WYIR-LP
- Baugh City, Indiana; United States;
- Broadcast area: Evansville
- Frequency: 96.9 MHz
- Branding: The Real Alternative

Programming
- Format: Christian Rock

Ownership
- Owner: Youth Incorporated of Southern Indiana

History
- First air date: 2005

Technical information
- Licensing authority: FCC
- Facility ID: 123501
- Class: L1
- ERP: 58 watts
- HAAT: 39.3 meters (129 ft)
- Transmitter coordinates: 38°3′19.00″N 87°26′30.00″W﻿ / ﻿38.0552778°N 87.4416667°W

Links
- Public license information: LMS
- Webcast: WYIR-LP Webstream
- Website: WYIR-LP Online

= WYIR-LP =

WYIR-LP (96.9 FM, "Your New Rock Alternative") is a low-power FM radio station broadcasting a Christian rock music format. Licensed to Baugh City, Indiana, United States, the station serves the Evansville area.
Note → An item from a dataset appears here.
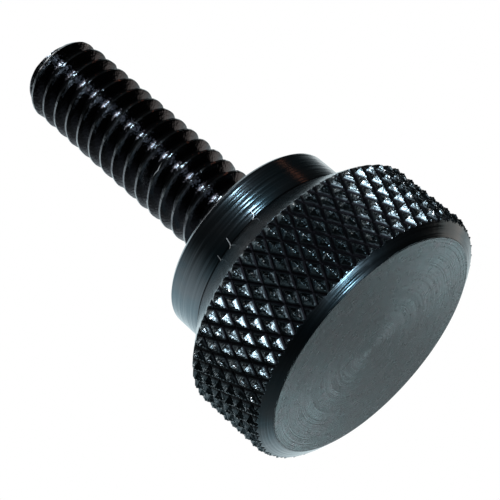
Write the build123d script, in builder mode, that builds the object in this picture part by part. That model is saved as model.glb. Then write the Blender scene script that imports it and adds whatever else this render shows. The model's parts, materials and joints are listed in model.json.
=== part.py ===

The station is currently owned by Youth Incorporated of Southern Indiana.

==History==
The Federal Communications Commission issued a construction permit for the station on June 18, 2003. The station was issued the WYIR-LP call sign on August 21, 2003, and received its license to cover on July 19, 2005.